Among the key findings, the study revealed mixed feelings regarding GenAI among consumers in Australia. While 20% of consumers expressed pure excitement about GenAI, a bulk of them expressed concern. Thirty seven percent claimed to be part excited but also nervous.

What influenced consumers' willingness to buy from businesses using GenAI was the prospect of greater innovation (54%), improved customer experience through faster support (55%) and a more personalised experience (47%). However, 87% felt businesses should ethically use technology while innovating.

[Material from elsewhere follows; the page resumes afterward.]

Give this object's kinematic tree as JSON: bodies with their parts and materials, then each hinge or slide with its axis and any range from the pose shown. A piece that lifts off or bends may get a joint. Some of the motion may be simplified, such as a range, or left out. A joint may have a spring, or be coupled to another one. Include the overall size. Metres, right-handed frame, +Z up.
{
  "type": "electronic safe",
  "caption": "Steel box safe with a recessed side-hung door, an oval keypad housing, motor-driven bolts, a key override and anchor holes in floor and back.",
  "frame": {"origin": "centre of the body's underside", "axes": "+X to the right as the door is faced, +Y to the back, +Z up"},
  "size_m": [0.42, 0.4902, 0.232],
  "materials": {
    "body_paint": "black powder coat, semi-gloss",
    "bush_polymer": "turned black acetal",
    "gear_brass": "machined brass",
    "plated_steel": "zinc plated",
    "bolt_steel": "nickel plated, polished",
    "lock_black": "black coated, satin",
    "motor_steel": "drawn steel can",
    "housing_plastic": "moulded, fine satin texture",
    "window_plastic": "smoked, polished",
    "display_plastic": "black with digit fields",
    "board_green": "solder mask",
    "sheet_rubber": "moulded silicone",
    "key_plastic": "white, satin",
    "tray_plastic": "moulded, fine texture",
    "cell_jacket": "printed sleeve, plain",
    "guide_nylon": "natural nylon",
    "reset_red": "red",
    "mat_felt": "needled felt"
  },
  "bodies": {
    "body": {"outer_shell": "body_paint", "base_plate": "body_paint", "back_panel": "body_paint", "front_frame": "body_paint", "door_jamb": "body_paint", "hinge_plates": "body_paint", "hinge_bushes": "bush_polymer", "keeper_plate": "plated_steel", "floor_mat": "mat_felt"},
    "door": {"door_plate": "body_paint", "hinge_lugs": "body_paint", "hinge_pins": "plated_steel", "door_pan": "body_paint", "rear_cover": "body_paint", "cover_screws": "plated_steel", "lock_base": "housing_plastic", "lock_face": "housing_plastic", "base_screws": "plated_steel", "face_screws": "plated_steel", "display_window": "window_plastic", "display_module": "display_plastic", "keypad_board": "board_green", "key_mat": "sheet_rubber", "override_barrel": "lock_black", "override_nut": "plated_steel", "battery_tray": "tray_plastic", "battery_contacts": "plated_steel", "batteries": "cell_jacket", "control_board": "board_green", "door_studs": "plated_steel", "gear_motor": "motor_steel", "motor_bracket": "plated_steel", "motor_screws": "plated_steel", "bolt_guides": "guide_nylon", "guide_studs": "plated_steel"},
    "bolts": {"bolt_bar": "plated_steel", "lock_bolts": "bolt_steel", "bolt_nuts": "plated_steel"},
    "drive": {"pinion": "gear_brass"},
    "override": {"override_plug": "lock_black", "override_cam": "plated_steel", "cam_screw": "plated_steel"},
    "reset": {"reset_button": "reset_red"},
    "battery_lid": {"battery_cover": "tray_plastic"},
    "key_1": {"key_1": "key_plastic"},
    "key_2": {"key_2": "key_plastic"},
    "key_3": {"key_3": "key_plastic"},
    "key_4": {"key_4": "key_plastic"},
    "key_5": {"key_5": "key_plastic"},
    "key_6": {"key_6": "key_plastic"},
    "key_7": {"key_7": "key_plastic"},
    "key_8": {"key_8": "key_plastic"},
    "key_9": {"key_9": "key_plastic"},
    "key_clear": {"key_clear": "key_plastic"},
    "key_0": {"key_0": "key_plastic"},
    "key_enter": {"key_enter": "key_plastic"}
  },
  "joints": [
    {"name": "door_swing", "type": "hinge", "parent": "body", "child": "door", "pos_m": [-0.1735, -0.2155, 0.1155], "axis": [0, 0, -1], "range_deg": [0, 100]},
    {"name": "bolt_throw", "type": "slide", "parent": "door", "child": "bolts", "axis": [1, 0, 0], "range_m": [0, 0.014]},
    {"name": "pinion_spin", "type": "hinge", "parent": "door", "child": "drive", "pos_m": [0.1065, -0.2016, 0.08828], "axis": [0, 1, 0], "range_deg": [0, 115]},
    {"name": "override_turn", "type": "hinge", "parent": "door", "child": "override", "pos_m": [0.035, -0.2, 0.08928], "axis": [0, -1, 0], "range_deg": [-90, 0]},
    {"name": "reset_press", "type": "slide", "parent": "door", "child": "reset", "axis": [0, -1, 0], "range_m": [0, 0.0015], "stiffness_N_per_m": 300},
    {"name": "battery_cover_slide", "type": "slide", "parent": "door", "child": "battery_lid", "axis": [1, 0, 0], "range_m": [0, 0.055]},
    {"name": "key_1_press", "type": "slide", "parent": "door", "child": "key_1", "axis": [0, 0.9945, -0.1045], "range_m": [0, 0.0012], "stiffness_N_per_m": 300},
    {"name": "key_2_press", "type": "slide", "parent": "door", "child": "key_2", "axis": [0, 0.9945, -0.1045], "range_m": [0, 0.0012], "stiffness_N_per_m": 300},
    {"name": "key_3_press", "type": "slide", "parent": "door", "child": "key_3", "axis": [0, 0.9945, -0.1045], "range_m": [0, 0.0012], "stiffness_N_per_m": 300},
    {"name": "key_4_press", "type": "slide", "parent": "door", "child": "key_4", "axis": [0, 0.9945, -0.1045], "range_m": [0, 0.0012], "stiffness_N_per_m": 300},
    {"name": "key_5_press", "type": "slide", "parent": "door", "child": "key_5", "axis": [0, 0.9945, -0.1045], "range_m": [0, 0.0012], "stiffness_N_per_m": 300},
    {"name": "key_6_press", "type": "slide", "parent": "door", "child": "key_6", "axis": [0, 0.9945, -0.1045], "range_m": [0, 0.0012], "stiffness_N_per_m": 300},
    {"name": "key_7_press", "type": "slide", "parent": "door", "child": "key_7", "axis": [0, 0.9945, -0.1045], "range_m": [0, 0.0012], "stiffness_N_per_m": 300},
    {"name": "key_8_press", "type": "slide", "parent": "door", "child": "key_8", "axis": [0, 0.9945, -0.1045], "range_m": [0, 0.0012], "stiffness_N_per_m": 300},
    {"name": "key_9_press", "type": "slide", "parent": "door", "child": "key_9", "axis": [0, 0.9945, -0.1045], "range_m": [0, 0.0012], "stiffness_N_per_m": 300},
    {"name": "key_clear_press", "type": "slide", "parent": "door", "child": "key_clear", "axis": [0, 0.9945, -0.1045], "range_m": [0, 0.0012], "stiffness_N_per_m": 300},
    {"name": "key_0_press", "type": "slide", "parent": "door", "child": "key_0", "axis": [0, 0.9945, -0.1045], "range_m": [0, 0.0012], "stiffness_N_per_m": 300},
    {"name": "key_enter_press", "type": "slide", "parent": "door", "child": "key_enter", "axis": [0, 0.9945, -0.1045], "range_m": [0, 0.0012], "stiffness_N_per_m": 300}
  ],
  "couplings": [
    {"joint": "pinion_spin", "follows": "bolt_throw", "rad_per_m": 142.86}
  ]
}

According to the report, the majority of surveyed individuals agreed that responsible use of GenAI necessitates government intervention. Two thirds (67%) stated that if a business fails to incorporate responsible and ethical thinking when using GenAI, it runs the risks of legal, regulatory and reputational damage. Furthermore, the majority of consumers (83%) prefer businesses that stand for transparency and equity in their use of GenAI.

The study found that 56% of the surveyed individuals believe businesses must continue their rapid pace of GenAI innovation while effective government regulation is developed. For businesses to use GenAI appropriately, 68% of consumers need them to clearly outline how data is used, 63% insist there be no illegal content generated and the same percentage require that businesses disclose when content is created by GenAI.

Sharing thoughts on the findings, Mike Mason, Chief AI Officer at Thoughtworks, said, "In a world where trust is paramount, businesses must understand that gaining the public’s confidence through ethical AI is not just a regulatory obligation, it's a strategic advantage…Thoughtworks advises our clients on how to tap into the full advantage of the latest emerging technology while also building responsible governance into business processes to protect customers' trust."

The findings, while raising alarms, offer a positive outlook for the future of GenAI in Australia provided businesses proactively and transparently address concerns, said Vanson Bourne’s Principal Research Manager, Lauren Woodley. "This emphasises the social responsibility businesses have in building trust and reassuring consumers. The results do indicate feelings of excitement among consumers," she added.

Concluding, Mason remarked, "GenAI offers endless possibilities. We're helping our clients experiment to prove out new capabilities... for more innovative products, faster support and more personalised experiences and then productionising those experiments as enterprise-grade software."